Using double instead of float would not guarantee that results similar to the above do not occur. It is merely happenstance that the double value in this case exceeded the exact mathematical value and the float value did not. With other numbers, it could be the other way around. For example, with double, .09-.07 is less than .02, but, with float, .09f - .07f` is greater than .02.

There is a lot of information about how to deal with floating-point arithmetic, such as Handbook of Floating-Point Arithmetic. It is too large a subject to cover in Stack Overflow questions. There are university courses on it.

Often on today’s typical processors, there is little extra expense for using double rather than float; simple scalar floating-point operations are performed at nearly the same speeds for double and float. Performance differences arise when you have so much data that the time to transfer them (from disk to memory or memory to processor) becomes important, or the space they occupy on disk becomes large, or your software uses SIMD features of processors. (SIMD allows processors to perform the same operation on multiple pieces of data, in parallel. Current processors typically provide about twice the bandwidth for float SIMD operations as for double SIMD operations or do not provide double SIMD operations at all.)



回答2:

Double can represent numbers with a larger number of significant digits, with a greater range and vice versa for float. Double computations are more costly in terms of CPU. So it all depends on your application. Binary numbers cannot exactly represent a number such as 1/5. These numbers end up being rounded, thereby introducing errors that are certainty at the origin of you failed asserts. See http://en.m.wikipedia.org/wiki/Floating_point for more details.

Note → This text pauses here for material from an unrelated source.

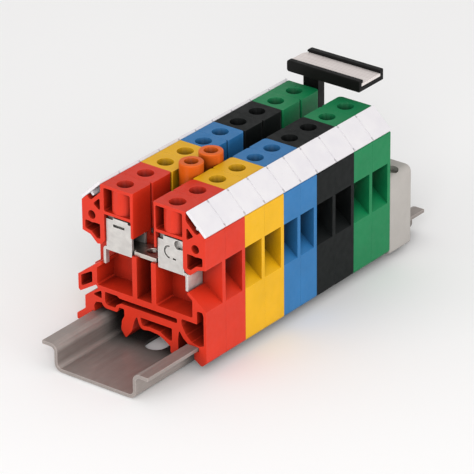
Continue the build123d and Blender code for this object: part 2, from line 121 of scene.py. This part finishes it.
class Graph:
    """Small helper around one material's node tree."""

    def __init__(self, name):
        self.material = bpy.data.materials.new(name)
        self.material.use_nodes = True
        self.tree = self.material.node_tree
        self.shader = self.tree.nodes["Principled BSDF"]
        self.coordinates = self.add("ShaderNodeTexCoord").outputs["Object"]

    def add(self, kind, **settings):
        node = self.tree.nodes.new(kind)
        for key, value in settings.items():
            setattr(node, key, value)
        return node

    def join(self, source, target):
        self.tree.links.new(source, target)

    def stretched(self, scale):
        mapping = self.add("ShaderNodeMapping")
        mapping.inputs["Scale"].default_value = scale
        self.join(self.coordinates, mapping.inputs["Vector"])
        return mapping.outputs["Vector"]

    def noise(self, per_mm, detail=2.0, rough=0.5, vector=None):
        node = self.add("ShaderNodeTexNoise")
        node.inputs["Scale"].default_value = per_mm / MM
        node.inputs["Detail"].default_value = detail
        node.inputs["Roughness"].default_value = rough
        self.join(vector or self.coordinates, node.inputs["Vector"])
        return node.outputs["Fac"]

    def spread(self, value, low, high, start=0.3, end=0.7):
        node = self.add("ShaderNodeMapRange")
        for key, number in (("From Min", start), ("From Max", end), ("To Min", low), ("To Max", high)):
            node.inputs[key].default_value = number
        self.join(value, node.inputs["Value"])
        return node.outputs["Result"]

    def blend(self, factor, first, second):
        node = self.add("ShaderNodeMix", data_type="RGBA")
        self.join(factor, node.inputs["Factor"])
        for socket, value in ((node.inputs[6], first), (node.inputs[7], second)):
            if isinstance(value, tuple):
                socket.default_value = value
            else:
                self.join(value, socket)
        return node.outputs[2]

    def edge(self, radius_mm, sensitivity=0.1):
        """1 on convex and concave edges, 0 on flat faces."""
        bevel = self.add("ShaderNodeBevel", samples=4)
        bevel.inputs["Radius"].default_value = radius_mm * MM
        geometry = self.add("ShaderNodeNewGeometry")
        dot = self.add("ShaderNodeVectorMath", operation="DOT_PRODUCT")
        self.join(bevel.outputs["Normal"], dot.inputs[0])
        self.join(geometry.outputs["Normal"], dot.inputs[1])
        return self.spread(dot.outputs["Value"], 1.0, 0.0, 1.0 - sensitivity, 1.0)

    def paint_recess_shade(self, colour, reach_mm, recess_shade, behind_mm=None):
        """Paints shade into a colour: darkens it towards the bottom of pockets and holes, where shade
        gathers.

        With behind_mm, only the part of the piece behind that Y gets the painted shade.
        """
        # painted shade: ambient occlusion scales the base colour down in pockets and holes
        occlusion = self.add("ShaderNodeAmbientOcclusion", samples=6)
        occlusion.inputs["Distance"].default_value = reach_mm * MM
        scale = self.add("ShaderNodeVectorMath", operation="SCALE")
        self.join(colour, scale.inputs[0])
        tone = self.spread(occlusion.outputs["AO"], recess_shade, 1.0, RECESS_SHADE_DEEP, RECESS_SHADE_OPEN)
        if behind_mm is not None:
            along = self.add("ShaderNodeSeparateXYZ")
            self.join(self.coordinates, along.inputs[0])
            # painted shade is limited to the part behind behind_mm
            shade_span = self.spread(along.outputs["Y"], 0, 1, (behind_mm - 3) * MM, (behind_mm + 4) * MM)
            mixed = self.add("ShaderNodeMix", data_type="FLOAT")
            mixed.inputs[2].default_value = 1.0
            self.join(shade_span, mixed.inputs[0])
            self.join(tone, mixed.inputs[3])
            tone = mixed.outputs[0]
        self.join(tone, scale.inputs["Scale"])
        return scale.outputs["Vector"]

    def bump(self, height, depth_mm, strength=1.0, after=None):
        node = self.add("ShaderNodeBump")
        node.inputs["Distance"].default_value = depth_mm * MM
        node.inputs["Strength"].default_value = strength
        self.join(height, node.inputs["Height"])
        if after is not None:
            self.join(after, node.inputs["Normal"])
        return node.outputs["Normal"]

    def colour(self, source):
        self.join(source, self.shader.inputs["Base Color"])

    def roughness(self, source):
        self.join(source, self.shader.inputs["Roughness"])

    def normal(self, source):
        self.join(source, self.shader.inputs["Normal"])

    def fixed(self, socket, value):
        self.shader.inputs[socket].default_value = value


def shade(colour, factor):
    return tuple(c * factor for c in colour[:3]) + (1,)


def moulded_plastic(name, colour, gloss=0.46, edge_highlight_gain=1.25, shine=0.25, recess_shade=0.2):
    """Injection-moulded polyamide: fine spark-eroded grain, soft flow clouds, a patchy painted highlight
    making edges paler, painted shade in pockets.
    """
    g = Graph(name)
    cloud = g.noise(0.12, 3.0)
    flow = g.blend(g.spread(cloud, 0, 1), shade(colour, 0.93), shade(colour, 1.05))
    fleck = g.spread(g.noise(2.2, 4.0, 0.6), 0, 1, 0.62, 0.8)
    body = g.blend(fleck, flow, shade(colour, 0.86))
    # painted highlight: edges tinted paler in patches, standing in for light catching the rounded edges
    highlight_colour = tuple(min(1.0, c * edge_highlight_gain + 0.012) for c in colour[:3]) + (1,)
    edge_highlight_mask = g.add("ShaderNodeMath", operation="MULTIPLY")
    g.join(g.edge(0.25), edge_highlight_mask.inputs[0])
    g.join(g.spread(g.noise(0.6, 3.0), 0.25, 0.9), edge_highlight_mask.inputs[1])
    # painted shade: the colour darkens towards the bottom of pockets and holes
    g.colour(g.paint_recess_shade(g.blend(edge_highlight_mask.outputs[0], body, highlight_colour), 9.0, recess_shade))
    g.roughness(g.spread(g.noise(0.5, 3.0), gloss - 0.06, gloss + 0.08))
    grain = g.bump(g.noise(6.0, 2.0, 0.6), 0.012, 0.5)
    g.normal(g.bump(g.noise(0.25, 2.0), 0.05, 0.25, after=grain))
    g.fixed("Specular IOR Level", shine)
    return g.material


def plated_metal(name, colour, rough, streak, grain_mm=0.02, metallic=1.0, recess_shade_paint=(5.0, 0.2)):
    """Plated sheet: streaks along the rolling direction, mottled plating, edges painted brighter as a
    highlight, painted shade in pockets.
    """
    g = Graph(name)
    lines = g.noise(1.0, 3.0, 0.6, vector=g.stretched(streak))
    mottle = g.noise(0.35, 4.0)
    base = g.blend(g.spread(lines, 0, 1), shade(colour, 0.86), shade(colour, 1.08))
    base = g.blend(g.spread(mottle, 0, 0.5), base, shade(colour, 0.8))
    # painted highlight: every edge tinted brighter than the plating
    metal_highlight_colour = tuple(min(1.0, c * 1.3 + 0.03) for c in colour[:3]) + (1,)
    # painted shade: the colour darkens towards the bottom of pockets
    g.colour(g.paint_recess_shade(g.blend(g.edge(0.3), base, metal_highlight_colour), *recess_shade_paint))
    g.roughness(g.spread(lines, rough - 0.08, rough + 0.1))
    fine = g.bump(lines, grain_mm, 0.35)
    g.normal(g.bump(g.noise(3.0, 3.0), 0.008, 0.3, after=fine))
    g.fixed("Metallic", metallic)
    return g.material


def marker_plastic():
    """White tag material: smooth, faintly rose-grey in random patches."""
    g = Graph("marker_plastic")
    tint = g.blend(g.spread(g.noise(0.2, 2.0), 0, 1), srgb(215, 212, 216), srgb(221, 218, 220))
    dust = g.spread(g.noise(1.4, 4.0, 0.6), 0, 0.5, 0.6, 0.85)
    g.colour(g.blend(dust, tint, srgb(198, 192, 198)))
    g.roughness(g.spread(g.noise(0.8, 3.0), 0.42, 0.58))
    g.normal(g.bump(g.noise(4.0, 2.0), 0.008, 0.4))
    return g.material


def label_film():
    """Ribbed label film, with fine lines along its length."""
    g = Graph("label_film")
    ribs = g.add("ShaderNodeTexWave", wave_type="BANDS", bands_direction="Y", wave_profile="SIN")
    ribs.inputs["Scale"].default_value = 0.42 / MM
    ribs.inputs["Distortion"].default_value = 0.35
    ribs.inputs["Detail"].default_value = 1.0
    g.join(g.coordinates, ribs.inputs["Vector"])
    streak = g.noise(1.0, 3.0, 0.6, vector=g.stretched((0.15, 2.5, 1.0)))
    tone = g.blend(g.spread(ribs.outputs["Fac"], 0, 1, 0.1, 0.9), srgb(196, 184, 181), srgb(226, 217, 214))
    g.colour(g.blend(g.spread(streak, 0, 0.6), tone, srgb(232, 226, 222)))
    g.roughness(g.spread(streak, 0.38, 0.6))
    g.normal(g.bump(ribs.outputs["Fac"], 0.06, 0.6))
    return g.material


# ---------------------------------------------------------------- finish of the CAD nodes
WELD_REACH = 1e-6
FLAT_ANGLE = 0.5
CREASE_ANGLE = 28


def soften(obj, width_mm, segments=2):
    """Joins the mesh's split corners and rounds its edges, as moulding and blanking leave them."""
    weld = obj.modifiers.new("weld", "WELD")
    weld.merge_threshold = WELD_REACH
    planar = obj.modifiers.new("planar", "DECIMATE")
    planar.decimate_type = "DISSOLVE"
    planar.angle_limit = math.radians(FLAT_ANGLE)
    round_edge = obj.modifiers.new("edge", "BEVEL")
    round_edge.width = width_mm * MM
    round_edge.segments = segments
    round_edge.limit_method = "ANGLE"
    round_edge.angle_limit = math.radians(CREASE_ANGLE)
    round_edge.use_clamp_overlap = True
    round_edge.harden_normals = True


def dress(name, material, width_mm, segments=2):
    obj = nodes[name]
    obj.data.materials.clear()
    obj.data.materials.append(material)
    soften(obj, width_mm, segments)


# colour, roughness, paler share of the painted edge highlight, specular level
HOUSINGS = {
    "red": (srgb(205, 46, 22), 0.46, 1.25, 0.25),
    "yellow": (srgb(222, 168, 8), 0.46, 1.25, 0.25),
    "blue": (srgb(42, 110, 165), 0.46, 1.25, 0.25),
    "green": (srgb(6, 119, 70), 0.46, 1.25, 0.25),
    "black": (srgb(15, 18, 18), 0.5, 1.25, 0.12),
}
HOUSING_EDGE = 0.16
CAGE_EDGE = 0.2
SCREW_EDGE = 0.08


def dress_nodes():
    plastics = {word: moulded_plastic(f"{word}_moulding", *look) for word, look in HOUSINGS.items()}
    orange = moulded_plastic("orange_moulding", srgb(212, 92, 14), gloss=0.4)
    grey = moulded_plastic("grey_moulding", srgb(171, 166, 161), 0.5, 1.08, 0.25, recess_shade=0.5)
    black = moulded_plastic("holder_moulding", srgb(9, 8, 7), 0.5, 1.25, 0.15)
    cage = plated_metal("cage_plating", srgb(212, 209, 205), 0.42, (0.5, 0.5, 0.8), 0.006, 0.7)
    screw = plated_metal("screw_plating", srgb(176, 172, 166), 0.34, (2.0, 2.0, 0.5))
    bar = plated_metal("bar_tinning", srgb(214, 206, 198), 0.34, (0.2, 3.0, 3.0))
    # the rail gets strong painted shade in the trough under the blocks, behind Y = 0
    rail = plated_metal(
        "rail_plating", srgb(160, 151, 146), 0.46, (2.0, 0.06, 2.0), 0.02, 0.55, recess_shade_paint=(16.0, 0.04, 0.0)
    )
    for name in nodes:
        if "housing" in name:
            dress(name, plastics[name.split("_")[0]], HOUSING_EDGE)
        elif name.startswith("clamp_cage"):
            dress(name, cage, CAGE_EDGE)
        elif "screw" in name:
            dress(name, screw, SCREW_EDGE)
    dress("conductor_bars", bar, 0.12)
    dress("jumper_sleeves", orange, 0.12)
    dress("marker_strips", marker_plastic(), 0.1)
    dress("end_bracket", grey, 0.3, segments=3)
    dress("label_holder", black, 0.22)
    dress("label_card", label_film(), 0.1)
    dress("din_rail", rail, 0.1)


make_camera()
make_studio()
make_floor()
dress_nodes()
bpy.context.scene.view_settings.view_transform = "Standard"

[EDIT] If all else fails run a benchmark:

package doublefloat;

/**
 *
 * @author tarik
 */
public class DoubleFloat {

    /**
     * @param args the command line arguments
     */
    public static void main(String[] args) {
        // TODO code application logic here
        long t1 = System.nanoTime();
        double d = 0.0;
        for (long i=0; i<1000000000;i++) {
            d = d * 1.01;
        }
        long diff1 = System.nanoTime()-t1;
        System.out.println("Double ticks: " + diff1);

        t1 = System.nanoTime();
        float f = 0.0f;
        for (long i=0; i<1000000000;i++) {
            f = f * 1.01f;
        }
        long diff2 = System.nanoTime()-t1;
        System.out.println("Float  ticks: " + diff2);
        System.out.println("Difference %: " + (diff1 - diff2) * 100.0 / diff1);    
    }
}

Output:

Double ticks: 3694029247
Float  ticks: 3355071337
Difference %: 9.175831790592209

This test was ran on a PC with an Intel Core 2 Duo. Note that since we are only dealing with a single variable in a tight loop, there is no way to overwhelm the available memory bandwidth. In fact one of the core was consistently showing 100% CPU during each run. Conclusion: The difference is 9% which might be considered negligible indeed.

Second test involves the same test but using a relatively large amount of memory 140MB and 280MB for float and double respectively:

package doublefloat;

/**
 *
 * @author tarik
 */
public class DoubleFloat {

    /**
     * @param args the command line arguments
     */
    public static void main(String[] args) {
        final int LOOPS = 70000000;
        long t1 = System.nanoTime();
        double d[] = new double[LOOPS];
        d[0] = 1.0;
        for (int i=1; i<LOOPS;i++) {
            d[i] = d[i-1] * 1.01;
        }
        long diff1 = System.nanoTime()-t1;
        System.out.println("Double ticks: " + diff1);

        t1 = System.nanoTime();
        float f[] = new float[LOOPS];
        f[0] = 1.0f;
        for (int i=1; i<LOOPS;i++) {
            f[i] = f[i-1] * 1.01f;
        }
        long diff2 = System.nanoTime()-t1;
        System.out.println("Float  ticks: " + diff2);
        System.out.println("Difference %: " + (diff1 - diff2) * 100.0 / diff1);    
    }
}

Output:

Double ticks: 667919011
Float  ticks: 349700405
Difference %: 47.64329218950769

Memory bandwidth is overwhelmed, yet I can still see the CPU peaking at 100% for a short period of time.

Conclusion: This benchmark somewhat confirms that using double takes 9% more time that float on CPU intensive applications and about 50% more time in data intensive applications. It also confirms Eric Postpischil note, that CPU overhead is relatively negligible (9%) in comparison with the performance impact of limited memory bandwidth.